Tomorrow will be USC's day of reckoning with NCAA Committee on Infractions. The organization has one last chance to prove they're no longer toothless when it comes to punishing prominent programs. FSU's penalty for academic fraud was a joke, and Indiana got to name its own punishment for the Kelvin Sampson phone fiasco. If USC, which has offered its basketball program up as a sacrificial lamb to try and minimize the football penalties, gets off with no major damage then why would anyone take the threat of NCAA justice seriously again?

Nolan Richardson, who went public daring Arkansas to buy him out of his contract and then got angry when they took him up on it, has a book out. In a CBS Sports.com column, Richardson falls back on the predictable claim that he was blacklisted for being "uppity" and adds that Bob Knight and John Wooden would have been "nobodies" had they been black. That kind of garbage is only part of the reason Richardson never got a college gig again after he left Arkansas. He was 60 when he left - how many schools have hired coaches that old to start rebuilding their program in recent years? Couple that with a losing record in Richardson's final year (and no trips past the second round in the NCAAs in his final six seasons) and his actively pursuing a lawsuit against Arkansas. Would you have hired him?
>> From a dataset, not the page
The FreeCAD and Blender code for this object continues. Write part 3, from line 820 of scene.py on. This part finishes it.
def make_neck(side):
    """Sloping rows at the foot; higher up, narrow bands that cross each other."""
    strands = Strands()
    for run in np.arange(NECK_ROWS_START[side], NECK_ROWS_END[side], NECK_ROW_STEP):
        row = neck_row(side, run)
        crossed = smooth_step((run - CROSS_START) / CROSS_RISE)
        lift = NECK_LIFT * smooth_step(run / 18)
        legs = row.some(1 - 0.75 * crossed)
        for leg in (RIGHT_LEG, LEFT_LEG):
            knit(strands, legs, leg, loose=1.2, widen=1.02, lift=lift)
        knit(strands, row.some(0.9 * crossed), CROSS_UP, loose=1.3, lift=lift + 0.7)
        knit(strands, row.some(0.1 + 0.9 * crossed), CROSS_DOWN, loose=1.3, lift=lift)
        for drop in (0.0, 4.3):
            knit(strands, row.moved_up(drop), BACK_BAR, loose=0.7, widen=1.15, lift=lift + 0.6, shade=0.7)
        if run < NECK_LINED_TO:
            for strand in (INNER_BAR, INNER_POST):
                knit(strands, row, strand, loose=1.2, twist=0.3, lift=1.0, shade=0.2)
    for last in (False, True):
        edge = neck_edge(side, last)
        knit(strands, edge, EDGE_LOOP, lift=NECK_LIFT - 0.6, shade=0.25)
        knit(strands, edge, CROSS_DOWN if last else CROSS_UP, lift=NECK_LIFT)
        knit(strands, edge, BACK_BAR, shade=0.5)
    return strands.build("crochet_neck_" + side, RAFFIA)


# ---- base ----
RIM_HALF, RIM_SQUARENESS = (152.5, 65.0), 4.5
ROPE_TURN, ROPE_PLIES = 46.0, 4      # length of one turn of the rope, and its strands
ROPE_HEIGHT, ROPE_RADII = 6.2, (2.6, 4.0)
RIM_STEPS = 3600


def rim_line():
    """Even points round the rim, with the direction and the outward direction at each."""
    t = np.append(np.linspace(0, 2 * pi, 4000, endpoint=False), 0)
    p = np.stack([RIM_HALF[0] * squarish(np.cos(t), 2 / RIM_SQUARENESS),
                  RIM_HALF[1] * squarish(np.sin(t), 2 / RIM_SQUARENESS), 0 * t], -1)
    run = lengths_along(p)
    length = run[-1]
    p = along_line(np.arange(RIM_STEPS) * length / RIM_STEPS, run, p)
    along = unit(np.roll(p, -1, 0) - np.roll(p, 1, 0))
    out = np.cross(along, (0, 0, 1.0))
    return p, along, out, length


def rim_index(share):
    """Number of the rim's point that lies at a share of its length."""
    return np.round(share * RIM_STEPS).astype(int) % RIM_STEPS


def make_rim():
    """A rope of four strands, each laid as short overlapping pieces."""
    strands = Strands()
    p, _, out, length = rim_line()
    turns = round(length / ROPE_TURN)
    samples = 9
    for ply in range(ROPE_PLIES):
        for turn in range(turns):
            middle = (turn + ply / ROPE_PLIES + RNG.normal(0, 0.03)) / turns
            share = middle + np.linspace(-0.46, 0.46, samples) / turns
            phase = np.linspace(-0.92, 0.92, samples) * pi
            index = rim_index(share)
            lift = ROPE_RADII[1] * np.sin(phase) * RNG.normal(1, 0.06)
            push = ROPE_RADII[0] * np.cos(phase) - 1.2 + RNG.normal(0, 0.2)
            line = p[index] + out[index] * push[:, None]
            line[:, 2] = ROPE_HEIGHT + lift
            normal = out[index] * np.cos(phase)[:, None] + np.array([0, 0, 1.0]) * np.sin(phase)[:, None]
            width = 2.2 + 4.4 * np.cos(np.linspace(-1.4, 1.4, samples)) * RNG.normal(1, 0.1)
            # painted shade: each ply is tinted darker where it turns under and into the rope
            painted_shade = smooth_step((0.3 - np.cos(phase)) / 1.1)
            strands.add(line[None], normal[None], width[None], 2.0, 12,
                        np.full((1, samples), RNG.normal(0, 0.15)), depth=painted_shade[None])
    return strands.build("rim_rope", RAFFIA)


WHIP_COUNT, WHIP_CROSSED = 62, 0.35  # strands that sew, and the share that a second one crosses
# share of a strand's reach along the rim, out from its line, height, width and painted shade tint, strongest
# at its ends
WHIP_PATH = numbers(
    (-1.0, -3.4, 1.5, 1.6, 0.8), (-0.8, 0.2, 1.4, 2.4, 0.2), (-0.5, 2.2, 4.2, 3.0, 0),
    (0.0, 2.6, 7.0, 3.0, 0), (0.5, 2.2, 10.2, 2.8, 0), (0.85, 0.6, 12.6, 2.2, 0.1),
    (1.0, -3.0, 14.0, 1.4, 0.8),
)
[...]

Another former SEC coach who'll be looking to get back in this spring is Billy Gillispie. The ex-UK bench boss's PR push to convince people he's a new man has begun, with Gillispie telling the Fort Worth Star-Telegram he's given up drinking. He's even reading books now! (No, seriously, that's what he says.) I hope Gillispie has straightened himself out, but when a guy's claiming he didn't feel he had a problem with alcohol until after getting his THIRD DUI there's not a chance on Earth I'd give him control of my program if I was an AD looking to hire a coach. If Gillispie really wants back in, he'd be better off taking an assistant job to show he can stay on the straight and narrow amidst the excitement and pressure that comes with coaching. After a year or two of doing that without incident, it would be much easier to justify giving him a chance at the lead spot again.

If, like me, you are a male and enjoy the TV show Mad Men the odds are you also are a big fan of actress Christina Hendricks. Joan, the character she plays, smolders her way through the office on a regular basis. New York magazine has her on their cover as part of a fashion story this week - the photos are worth your attention.